When the King Comes Home by Caroline Stevermer
In the cities and the country, the saying was "when the King comes home..." yet there was a difference between saying it and seeing it. The King has, after all, been dead for generations. The young apprentice finds the man wandering a bit befuddled by the river and is then caught up in a political struggle, a war, and witchery. All the while, she wants to be true to her art, unless her soft heart will let her stray from that goal.

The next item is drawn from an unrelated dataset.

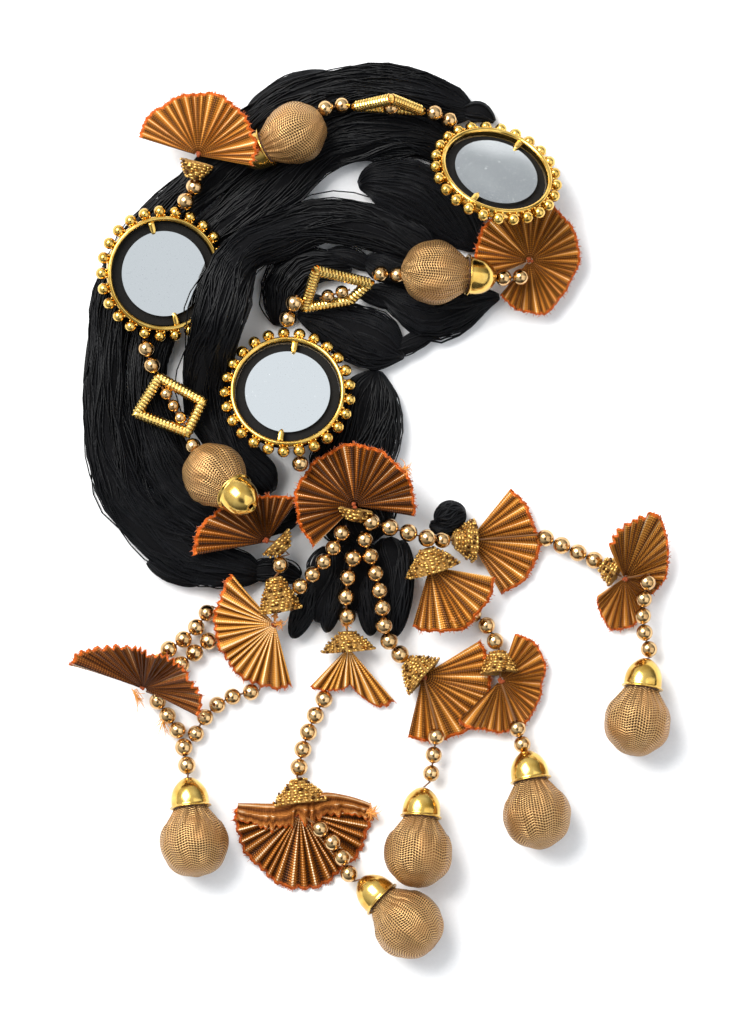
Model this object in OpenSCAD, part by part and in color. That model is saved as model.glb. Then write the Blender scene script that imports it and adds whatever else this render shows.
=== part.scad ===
// A paranda lying on a table: black thread hanks with a mirrored garland and a tassel of bead strands.
// Lengths are in millimetres. Tables give places on a squared drawing: columns run right, rows run down.

/* [Drawing] */
// Width of one square of the drawing
plan_step = 0.3; // [0.27:0.005:0.33]

/* [Beads] */
// Diameter of a round bead
bead_d = 4.9; // [4.2:0.1:4.9]
// Diameter of the hole through a bead
bead_hole_d = 1.6; // [1.2:0.1:1.9]
// Thickness of the stringing thread
thread_d = 0.6; // [0.4:0.1:0.8]

/* [Medallions] */
// Radius of the mirror
mirror_r = 12.7; // [11:0.1:13]
// Thickness of the mirror
mirror_t = 1.2; // [0.8:0.1:1.4]
// Inner radius of the gilt ring
ring_inner_r = 15.6; // [15:0.1:16]
// Outer radius of the gilt ring
ring_outer_r = 17.2; // [16.6:0.1:17.6]
// Height of the gilt ring
ring_h = 3.8; // [3:0.1:4.2]
// Radius of one rim bead
rim_bead_r = 1.85; // [1.6:0.05:2]
// Number of rim beads on a medallion
rim_beads = 25; // [20:1:26]

/* [Balls and caps] */
// Wall of a bell cap
cap_wall = 0.7; // [0.5:0.1:1]
// Radius of a bell cap at its rim
cap_rim_r = 6.3; // [5.8:0.1:6.6]
// Length of a bell cap
cap_length = 9; // [8:0.2:9.6]

/* [Wound frames] */
// Thickness of a wound bar
bar_d = 3; // [2.6:0.1:3.2]

/* [Fans] */
// Thickness of the pleated ribbon
ribbon_t = 1; // [0.8:0.1:1.2]
// Depth of a pleat at the outer edge
pleat_depth = 1.2; // [0.6:0.1:1.6]
// Angle between two ridges of a fan
pleat_angle = 13; // [11:1:18]

/* [Cones] */
// Thickness of the felt of a beaded cone
felt_t = 1.1; // [0.9:0.1:1.4]

/* [Hanks] */
// Depth of the furrows between the locks of a hank
furrow = 0.07; // [0:0.01:0.1]
// Number of locks round a hank
locks = 6; // [5:1:8]

/* [Hidden] */

bead_r = bead_d / 2;
plan_middle = [368.5, 511.9];
clear = 0.15;
smooth = 48;
gilt = "gold";
black = "#222226";
copper = "#b87333";
tissue = "#d9b36a";

function plan(u, v, z) = [(u - plan_middle[0]) * plan_step, (plan_middle[1] - v) * plan_step, z];
function unit(v) = v / norm(v);
function side_of(d) = unit([-d[1], d[0], 0]);
function last(list) = list[len(list) - 1];

// A surface of closed rings, one after another, with its two ends closed.
module skin(rings) {
    n = len(rings[0]);
    m = len(rings);
    corners = [for (ring = rings) each ring];
    walls = [for (i = [0 : m - 2], j = [0 : n - 1])
        [i * n + j, i * n + (j + 1) % n, (i + 1) * n + (j + 1) % n, (i + 1) * n + j]];
    halves = [for (w = walls) each [[w[2], w[1], w[0]], [w[3], w[2], w[0]]]];
    start = [for (j = [0 : n - 1]) j];
    finish = [for (j = [n - 1 : -1 : 0]) (m - 1) * n + j];
    polyhedron(corners, concat(halves, [start, finish]), convexity = 8);
}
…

Hunting Ground by Patricia Briggs
an Alpha and Omega Novel
The second book in this fantasy series was even better than the first. Now that she knows more about what she is, the Omega in the book is more fun to follow.

Child of a Dead God by Barb & J.C. Hendee
A Novel of the Noble Dead

My love/hate relationship with this series continues, as does the series. The mixed band of adventurers has new information, but still not enough. And the enemy (at least the one they know about) is still plotting and getting more unstable while he's at it. I keep wishing that there would be a bit more action - like wishing that the 2-hour tv movie was condensed to a brisker half-hour show. I like the characters (when they aren't being too self centered and/or peevish that I want to just smack them) but if the proverbial "other shoe" doesn't drop soon... Well I'll probably keep reading anyway.

I'll start catching up on the 2010 books soon.

Saturday, March 06, 2010

Working on a Book Post


Hello, all. In spite of what this blog looks like, I have not actually dropped off the edge of the world. I've just not been in a creative mood, and have had too many distractions.

I have, however, been reading, both blogs and books. So I'm currently working on a post to tell you about those books. Stay tuned!

Thursday, March 04, 2010

Tasty Monochrome


Carmi's prompt caught my attention this week. My first thought was of snow pictures, because I do like white-on-white, but the photos I have of snow were not taken by me.

I did take this picture this past December. My wife was on a cookie-baking binge. Yum. These are maple bears.